Exercise objective:
Everything from the line with "addPivotPair(parent, 'dome_pivot', DOME_PIVOT, LINK_Y.outer" through the line with "obj.parent = empty" should be repeated exactly, both of those lines included, and nothing else.
========================
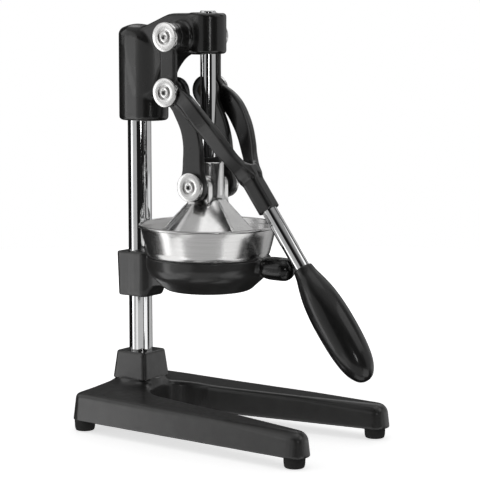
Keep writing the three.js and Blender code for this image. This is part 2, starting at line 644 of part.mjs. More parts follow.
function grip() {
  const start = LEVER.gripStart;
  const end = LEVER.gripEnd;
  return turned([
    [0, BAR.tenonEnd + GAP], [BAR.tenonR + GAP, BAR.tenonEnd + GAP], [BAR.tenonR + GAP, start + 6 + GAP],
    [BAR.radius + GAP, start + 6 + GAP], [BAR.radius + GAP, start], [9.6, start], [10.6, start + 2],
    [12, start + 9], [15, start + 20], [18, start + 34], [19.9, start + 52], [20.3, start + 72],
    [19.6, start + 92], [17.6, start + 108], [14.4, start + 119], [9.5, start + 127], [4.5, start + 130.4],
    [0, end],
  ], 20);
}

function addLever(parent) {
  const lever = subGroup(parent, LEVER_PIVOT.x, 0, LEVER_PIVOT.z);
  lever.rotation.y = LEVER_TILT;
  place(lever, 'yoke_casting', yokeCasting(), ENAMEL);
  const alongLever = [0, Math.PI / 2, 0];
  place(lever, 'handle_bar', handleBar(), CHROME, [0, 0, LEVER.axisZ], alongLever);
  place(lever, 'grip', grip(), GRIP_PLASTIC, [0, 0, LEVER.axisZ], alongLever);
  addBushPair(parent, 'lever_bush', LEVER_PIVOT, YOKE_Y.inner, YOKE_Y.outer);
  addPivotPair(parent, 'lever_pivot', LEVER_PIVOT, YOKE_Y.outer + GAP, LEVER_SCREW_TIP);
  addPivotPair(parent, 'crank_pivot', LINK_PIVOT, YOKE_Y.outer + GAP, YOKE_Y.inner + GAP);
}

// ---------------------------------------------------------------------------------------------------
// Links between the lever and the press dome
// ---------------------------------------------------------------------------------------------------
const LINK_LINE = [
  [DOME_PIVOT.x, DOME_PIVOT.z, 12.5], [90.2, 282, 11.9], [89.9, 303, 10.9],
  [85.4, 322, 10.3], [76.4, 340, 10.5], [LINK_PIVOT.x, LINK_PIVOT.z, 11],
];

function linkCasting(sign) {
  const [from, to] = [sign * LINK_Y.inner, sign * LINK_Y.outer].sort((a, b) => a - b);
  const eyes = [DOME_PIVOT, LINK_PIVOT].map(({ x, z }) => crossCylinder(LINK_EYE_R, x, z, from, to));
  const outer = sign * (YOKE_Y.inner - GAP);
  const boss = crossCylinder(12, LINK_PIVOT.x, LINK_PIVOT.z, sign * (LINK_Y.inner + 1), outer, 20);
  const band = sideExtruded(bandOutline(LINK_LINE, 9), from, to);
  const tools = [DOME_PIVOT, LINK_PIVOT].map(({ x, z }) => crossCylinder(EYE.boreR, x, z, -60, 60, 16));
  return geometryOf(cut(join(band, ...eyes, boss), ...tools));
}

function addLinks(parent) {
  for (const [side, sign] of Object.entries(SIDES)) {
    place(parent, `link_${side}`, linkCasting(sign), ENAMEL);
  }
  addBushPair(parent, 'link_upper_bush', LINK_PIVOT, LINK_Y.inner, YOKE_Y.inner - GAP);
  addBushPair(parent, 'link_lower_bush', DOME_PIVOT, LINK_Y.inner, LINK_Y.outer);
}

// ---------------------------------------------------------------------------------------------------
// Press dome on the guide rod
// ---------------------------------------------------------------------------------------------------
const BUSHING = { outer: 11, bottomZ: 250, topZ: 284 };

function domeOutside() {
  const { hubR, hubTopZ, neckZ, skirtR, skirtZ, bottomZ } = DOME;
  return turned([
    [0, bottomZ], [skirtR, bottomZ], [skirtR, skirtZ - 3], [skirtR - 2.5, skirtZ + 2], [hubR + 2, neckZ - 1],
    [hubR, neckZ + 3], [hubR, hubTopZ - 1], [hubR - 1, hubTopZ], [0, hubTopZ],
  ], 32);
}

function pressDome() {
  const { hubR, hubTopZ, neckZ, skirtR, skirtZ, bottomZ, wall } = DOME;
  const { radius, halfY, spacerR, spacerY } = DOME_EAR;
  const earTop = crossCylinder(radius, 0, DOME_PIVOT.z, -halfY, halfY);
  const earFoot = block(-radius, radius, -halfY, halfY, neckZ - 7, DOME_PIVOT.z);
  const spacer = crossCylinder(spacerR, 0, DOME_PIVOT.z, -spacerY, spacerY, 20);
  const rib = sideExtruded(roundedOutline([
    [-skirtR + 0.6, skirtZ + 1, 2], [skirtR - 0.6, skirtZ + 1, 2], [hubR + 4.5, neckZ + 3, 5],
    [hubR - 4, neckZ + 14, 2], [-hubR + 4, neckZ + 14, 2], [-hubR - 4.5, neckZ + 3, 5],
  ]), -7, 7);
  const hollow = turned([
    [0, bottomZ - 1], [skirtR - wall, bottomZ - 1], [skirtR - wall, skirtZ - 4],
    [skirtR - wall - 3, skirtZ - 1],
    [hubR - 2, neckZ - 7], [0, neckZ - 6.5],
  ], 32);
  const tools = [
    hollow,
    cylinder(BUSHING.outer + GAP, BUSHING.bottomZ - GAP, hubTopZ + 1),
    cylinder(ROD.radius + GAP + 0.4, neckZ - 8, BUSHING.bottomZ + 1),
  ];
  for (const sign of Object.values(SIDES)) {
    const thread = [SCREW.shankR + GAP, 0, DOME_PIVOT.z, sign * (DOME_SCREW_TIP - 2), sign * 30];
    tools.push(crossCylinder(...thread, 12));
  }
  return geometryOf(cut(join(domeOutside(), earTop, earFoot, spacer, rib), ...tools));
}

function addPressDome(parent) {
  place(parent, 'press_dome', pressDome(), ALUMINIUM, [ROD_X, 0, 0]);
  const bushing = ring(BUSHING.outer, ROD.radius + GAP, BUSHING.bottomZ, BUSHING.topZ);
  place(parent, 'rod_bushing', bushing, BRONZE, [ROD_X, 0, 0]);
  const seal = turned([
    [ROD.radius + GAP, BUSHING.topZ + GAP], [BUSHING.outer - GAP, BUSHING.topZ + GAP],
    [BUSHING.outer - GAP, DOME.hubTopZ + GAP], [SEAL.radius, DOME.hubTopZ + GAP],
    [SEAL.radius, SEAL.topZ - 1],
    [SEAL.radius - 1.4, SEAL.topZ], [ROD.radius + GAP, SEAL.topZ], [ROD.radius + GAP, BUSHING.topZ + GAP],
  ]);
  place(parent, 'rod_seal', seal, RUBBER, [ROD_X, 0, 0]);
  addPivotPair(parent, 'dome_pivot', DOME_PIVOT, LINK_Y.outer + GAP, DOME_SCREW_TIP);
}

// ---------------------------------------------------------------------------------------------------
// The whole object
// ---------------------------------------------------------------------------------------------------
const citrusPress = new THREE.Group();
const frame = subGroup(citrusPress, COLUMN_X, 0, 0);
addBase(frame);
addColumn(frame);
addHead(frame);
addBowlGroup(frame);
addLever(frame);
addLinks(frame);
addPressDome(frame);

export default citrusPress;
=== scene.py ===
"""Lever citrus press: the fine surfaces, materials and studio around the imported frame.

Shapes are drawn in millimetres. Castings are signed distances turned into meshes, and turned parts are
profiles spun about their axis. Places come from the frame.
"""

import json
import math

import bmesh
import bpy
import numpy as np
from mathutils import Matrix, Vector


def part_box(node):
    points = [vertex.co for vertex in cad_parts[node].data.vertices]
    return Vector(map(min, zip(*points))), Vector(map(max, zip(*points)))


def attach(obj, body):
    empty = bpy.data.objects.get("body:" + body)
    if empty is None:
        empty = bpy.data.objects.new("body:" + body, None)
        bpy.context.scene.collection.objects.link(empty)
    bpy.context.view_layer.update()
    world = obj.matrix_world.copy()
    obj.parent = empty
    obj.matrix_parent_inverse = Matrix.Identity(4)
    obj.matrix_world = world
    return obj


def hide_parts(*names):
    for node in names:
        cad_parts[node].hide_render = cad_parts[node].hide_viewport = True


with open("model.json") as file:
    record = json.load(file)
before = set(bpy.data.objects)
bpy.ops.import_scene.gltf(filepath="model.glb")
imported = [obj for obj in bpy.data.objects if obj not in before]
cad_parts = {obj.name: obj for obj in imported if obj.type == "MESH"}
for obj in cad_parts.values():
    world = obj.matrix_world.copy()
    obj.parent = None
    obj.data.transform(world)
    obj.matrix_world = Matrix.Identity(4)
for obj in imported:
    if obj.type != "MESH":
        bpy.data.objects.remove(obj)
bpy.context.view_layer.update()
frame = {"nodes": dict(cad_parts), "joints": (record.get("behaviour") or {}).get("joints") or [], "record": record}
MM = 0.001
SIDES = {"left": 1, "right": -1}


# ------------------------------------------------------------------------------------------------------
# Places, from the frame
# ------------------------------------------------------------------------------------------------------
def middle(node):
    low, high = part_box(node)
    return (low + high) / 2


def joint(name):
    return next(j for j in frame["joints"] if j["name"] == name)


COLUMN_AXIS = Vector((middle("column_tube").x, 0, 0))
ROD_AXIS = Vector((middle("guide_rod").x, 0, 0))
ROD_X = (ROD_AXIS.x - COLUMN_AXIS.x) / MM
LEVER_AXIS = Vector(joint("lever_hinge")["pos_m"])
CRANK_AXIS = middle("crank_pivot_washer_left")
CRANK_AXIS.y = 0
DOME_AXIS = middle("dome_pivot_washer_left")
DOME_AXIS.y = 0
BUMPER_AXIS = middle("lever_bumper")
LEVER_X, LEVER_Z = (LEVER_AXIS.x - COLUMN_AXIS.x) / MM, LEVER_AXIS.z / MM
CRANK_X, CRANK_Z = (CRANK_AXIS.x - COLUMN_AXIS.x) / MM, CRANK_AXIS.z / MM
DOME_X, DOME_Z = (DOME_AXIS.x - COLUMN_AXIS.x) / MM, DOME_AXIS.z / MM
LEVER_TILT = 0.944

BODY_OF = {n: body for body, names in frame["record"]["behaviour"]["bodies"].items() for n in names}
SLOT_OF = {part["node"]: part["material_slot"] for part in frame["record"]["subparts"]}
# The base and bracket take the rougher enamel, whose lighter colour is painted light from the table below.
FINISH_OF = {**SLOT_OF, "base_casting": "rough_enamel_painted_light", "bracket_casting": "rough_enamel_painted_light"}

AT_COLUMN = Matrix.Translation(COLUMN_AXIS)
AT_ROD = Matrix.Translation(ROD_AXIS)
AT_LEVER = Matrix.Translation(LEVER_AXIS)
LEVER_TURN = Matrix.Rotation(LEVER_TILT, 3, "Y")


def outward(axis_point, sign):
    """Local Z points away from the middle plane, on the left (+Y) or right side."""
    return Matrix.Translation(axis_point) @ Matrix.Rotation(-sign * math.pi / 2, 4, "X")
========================
Complete response:
  addPivotPair(parent, 'dome_pivot', DOME_PIVOT, LINK_Y.outer + GAP, DOME_SCREW_TIP);
}

// ---------------------------------------------------------------------------------------------------
// The whole object
// ---------------------------------------------------------------------------------------------------
const citrusPress = new THREE.Group();
const frame = subGroup(citrusPress, COLUMN_X, 0, 0);
addBase(frame);
addColumn(frame);
addHead(frame);
addBowlGroup(frame);
addLever(frame);
addLinks(frame);
addPressDome(frame);

export default citrusPress;
=== scene.py ===
"""Lever citrus press: the fine surfaces, materials and studio around the imported frame.

Shapes are drawn in millimetres. Castings are signed distances turned into meshes, and turned parts are
profiles spun about their axis. Places come from the frame.
"""

import json
import math

import bmesh
import bpy
import numpy as np
from mathutils import Matrix, Vector


def part_box(node):
    points = [vertex.co for vertex in cad_parts[node].data.vertices]
    return Vector(map(min, zip(*points))), Vector(map(max, zip(*points)))


def attach(obj, body):
    empty = bpy.data.objects.get("body:" + body)
    if empty is None:
        empty = bpy.data.objects.new("body:" + body, None)
        bpy.context.scene.collection.objects.link(empty)
    bpy.context.view_layer.update()
    world = obj.matrix_world.copy()
    obj.parent = empty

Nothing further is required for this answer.